▶
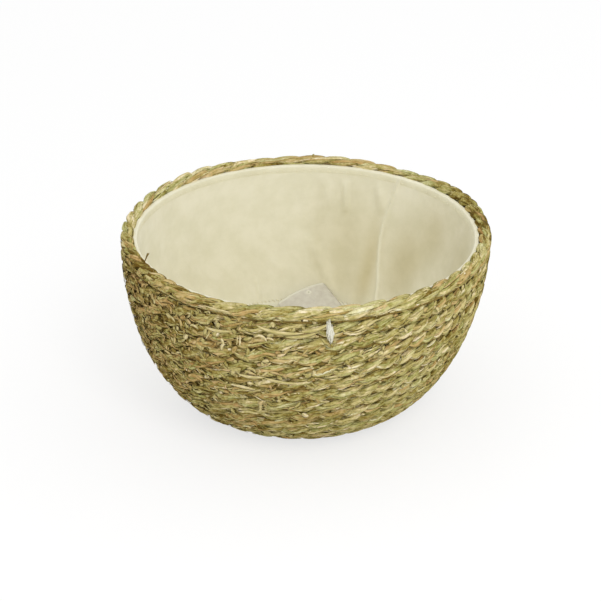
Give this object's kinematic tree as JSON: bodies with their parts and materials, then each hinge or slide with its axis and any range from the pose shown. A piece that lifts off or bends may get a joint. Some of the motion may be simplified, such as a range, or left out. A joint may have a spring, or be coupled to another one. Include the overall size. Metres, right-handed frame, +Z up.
{
  "type": "round coiled rope basket",
  "caption": "Open round bowl basket of coiled water hyacinth rope, with a sewn cotton lining and a bare card tag inside.",
  "frame": {"origin": "on the ground under the middle of the rim", "axes": "+Z up through the rim's middle, +X to the right and +Y to the back as the picture shows the basket"},
  "size_m": [0.2502, 0.25, 0.1255],
  "materials": {
    "rope": "dry twisted plant fibre",
    "row_thread": "waxed twine",
    "lining_cloth": "plain woven cotton",
    "cloth_thread": "cotton sewing thread",
    "hem_cloth": "folded cotton tape",
    "card": "smooth card"
  },
  "bodies": {
    "root": {"coil_rope": "rope", "row_stitch_thread": "row_thread", "lining_base": "lining_cloth", "lining_wall": "lining_cloth", "lining_base_thread": "cloth_thread", "lining_seam_thread": "cloth_thread", "hem_tape": "hem_cloth", "hem_thread": "cloth_thread", "card_tag": "card"}
  },
  "joints": []
}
◀
From the preceding material, extract every line exactly.

- _FULL ANSWER_:
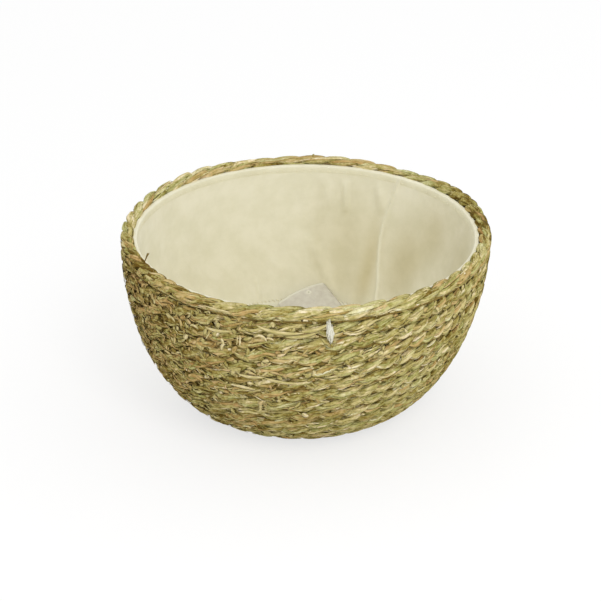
Give this object's kinematic tree as JSON: bodies with their parts and materials, then each hinge or slide with its axis and any range from the pose shown. A piece that lifts off or bends may get a joint. Some of the motion may be simplified, such as a range, or left out. A joint may have a spring, or be coupled to another one. Include the overall size. Metres, right-handed frame, +Z up.
{
  "type": "round coiled rope basket",
  "caption": "Open round bowl basket of coiled water hyacinth rope, with a sewn cotton lining and a bare card tag inside.",
  "frame": {"origin": "on the ground under the middle of the rim", "axes": "+Z up through the rim's middle, +X to the right and +Y to the back as the picture shows the basket"},
  "size_m": [0.2502, 0.25, 0.1255],
  "materials": {
    "rope": "dry twisted plant fibre",
    "row_thread": "waxed twine",
    "lining_cloth": "plain woven cotton",
    "cloth_thread": "cotton sewing thread",
    "hem_cloth": "folded cotton tape",
    "card": "smooth card"
  },
  "bodies": {
    "root": {"coil_rope": "rope", "row_stitch_thread": "row_thread", "lining_base": "lining_cloth", "lining_wall": "lining_cloth", "lining_base_thread": "cloth_thread", "lining_seam_thread": "cloth_thread", "hem_tape": "hem_cloth", "hem_thread": "cloth_thread", "card_tag": "card"}
  },
  "joints": []
}